Like any good Apple fanboy, I was among the first to sign up and get a mac.com e-mail address way back in January of 2000. At the time, a person's e-mail address was determined largely by which ISP they were using. I was using @Home broadband, so my e-mail address was louisgray@home.com. Prior to that, I had used Earthlink, AOL, Prodigy, and of course, my Berkeley account when I was in college. While I had also signed up and gotten e-mail addresses with Yahoo!, Netscape and Excite, it was Apple's iTools offering that finally switched me over to a hosted service, and I've been using that address almost exclusively for personal mail, for nearly nine years.
But as we are approaching the annual ritual of renewal, I'm considering the effort needed to pull the plug and jump to GMail. It could be huge.
When Apple's iTools debuted, it was a free service. It was the same kind of e-mail offered by Yahoo! and others, but it, to me, meant something more. With every e-mail I sent, I was telling people my computer platform choice. And when my home.com e-mail disappeared with the evaporation of Excite@Home, I was more than happy to make louisgray@mac.com my permanent address of record.

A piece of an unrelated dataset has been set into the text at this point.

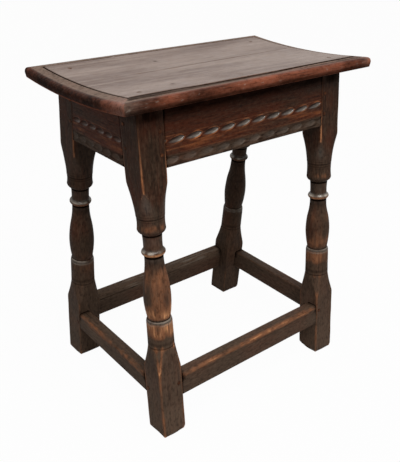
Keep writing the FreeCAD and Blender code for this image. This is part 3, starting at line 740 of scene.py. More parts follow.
def rail_relief(place, underside, seed):
    """The cuts and masks of a rail: two rows of scoops, thin rubbed ridges, grey wax in the cuts."""
    pitch, onward = PITCH[place], TO_THE_RIGHT[place]
    rim_share, wax_share, board_shadow_share, glint_share = LONG_RAIL_SHARES if place in DEPTHS else END_RAIL_SHARES

    def relief(along, out, up):
        over = up - underside
        face = out > -0.8
        cut, rims, shade, pale_nick_and_glint = (np.zeros(over.shape) for _ in range(4))
        wobble = 0.5 * noise(stack(along, 0, 0), 40, seed)
        patches = noise(stack(along, over, 0), (48, 8, 9), seed + 3)
        streaks = noise(stack(along, over, 0), (22, 2.2, 9), seed + 5)
        for number, (middle, half_width, depth) in enumerate(ROWS):
            first = pitch * (0.5 - 0.35 * number)
            row, inside, run, low = scoops(along * onward, over - middle - wobble, pitch, first, half_width, depth)
            cut = np.maximum(cut, row)
            share = 1 - 0.8 * number
            ends = 0.35 + 0.65 * rise(run + 0.1, 0.3)
            rims = np.maximum(rims, bell(inside + 0.5, 0.9) * ends * share)
            # Painted shade in the upper part of each scoop
            shade = np.maximum(shade, rise(inside - 0.2, 0.3) * rise(-low - 0.2, 1.0) * rise(0.5 - run, 0.3) * share)
            # Painted glints on the lower edge of each scoop, short of its round end
            pale_nick_and_glint = np.maximum(pale_nick_and_glint, bell(inside - 1.1, 0.7) * rise(low - 0.6, 0.5) * bell(run - 0.45, 0.34) * share)
        line = bell(over - 43.2, 0.8) + 0.5 * bell(over - 29.6, 0.8) + 0.5 * bell(over - 17.6, 0.8)
        band = bell(over - 24, 6.5) * np.clip(0.55 + 0.4 * patches + 0.35 * streaks, 0, 1)
        arris = bell(over, 1.4) * bell(out, 2.5) * 0.3
        low_row = rise(16.5 - over, 1.5)
        rims = rims * rim_share
        wear = (rims * (0.75 + 0.3 * patches) + 0.72 * band + line * (0.42 + 0.4 * streaks)) * face + arris
        # Grey wax in the cuts, whose grey also paints their sheen
        polish = np.clip((cut - 0.3) / 0.9, 0, 1) * (1.0 - 0.65 * low_row) * wax_share
        polish = polish * (0.85 + 0.15 * patches) * (1 - 0.5 * shade) * face
        # Painted shade in the scoops and painted shadow under the board, and darker between the lower scoops
        hollow = (0.6 * shade + rise(15 - POST_TOP + up, 2.4) * board_shadow_share
                  + 0.5 * low_row * bell(cut, 0.4) * np.clip(0.6 + streaks, 0, 1)) * face
        bare = np.maximum((out < 1 - RAIL_THICKNESS) * 1.0, 0.35 * low_row)
        warm = (0.66 + 0.35 * patches + 0.2 * bell(over - 24, 8)) * face * (1 - 0.7 * low_row)
        pale_nick_and_glint = pale_nick_and_glint * np.clip(0.7 + 0.5 * patches + 0.4 * streaks, 0, 1) * face * glint_share
        cut = (cut + 0.3 * line) * face
        return cut, {"wear": wear, "hollow": hollow, "bare": bare, "polish": polish, "warm": warm, "pale_nick_and_glint": pale_nick_and_glint}
    return relief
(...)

Of course, as you know, much has changed since 2000.
By 2002, Apple changed its mind about free e-mail, ditching iTools for .Mac, and making users pay $99 for the privilege of keeping the address. I was frustrated, but was able to get in for only $49 as an existing user, and I hoped the iDisk, iCards, iSync and other tools would become valuable. They've pretty much been a dud.
By 2003, I even got my fiancee a .Mac e-mail address. I registered her new e-mail address with my last name as a geeky way to show I was serious. So both of us are @mac.com people. While we were paying for something that was free elsewhere, we knew it stood for more than the basic Hotmail, Yahoo! Mail or what have you. Free e-mail usually represented the unwashed masses who would forward chain letters and were plagued with spam.
In 2004, Google set the e-mail world upside down when they launched GMail on April Fool's Day. GMail offered a difference - a free e-mail account that had something like credibility, scads more storage, filters, labels and all sorts of coolness. But even though I have a GMail account (and actually bought it on eBay when invites were scarce), I usually use it for e-mail lists and news monitoring, not much else - still using my Mac.com account for virtually everything.
In 2008, Apple revamped its .Mac service once again, to MobileMe. And the result has been disappointing across the board. I don't even want to touch the Webmail version of the site, which I've seen gobble up sent e-mails, send them multiple times, or even fail to load. The quality is far from what I've grown to expect from Apple, and it's really turned me off to the service. Combined with the availability of GMail and other free services, and I'm strongly considering making the move.
But here's what's stopping me:
Address Books - My e-mail address is in the address books of many people including friends and family and Web connections. I have friends who still call a cell phone number from two years ago and family members for whom just understanding e-mail is a big hurdle.
Services - It's no secret I'm registered on a bajillion networks, from the silly to the professional. I get my financial updates from Wells Fargo, credit cards and Mint.com to the Mac.com account. When Web sites want a e-mail and not a user name, it's the Mac.com account that I use. I don't even want to think about going to every single one of those sites and making a change.
Archives and Search - Virtually all the e-mails with friends, family, acquaintances and services are stored locally on my computer under the Mac account. In fact, Apple's Mail reports I have more than 35,000 messages that have louisgray@mac.com as the main recipient, and nearly 9,000 from me sitting in sent boxes or other folders. If I move to another e-mail service, can I still pipe it in to the same box and not lose a beat? Not sure.
It has gotten to the point that my e-mail address is more difficult to move than a phone number. I know there are better services out there, and Apple's changes in the last year have not installed confidence. I know my wife and I are paying when we don't necessarily have to, but barring some drop-dead simple migration tools, auto-forwarding and some real work across the Web to make changes, I won't be changing any time soon.
Where is my "Get Out of Email Jail Free" card?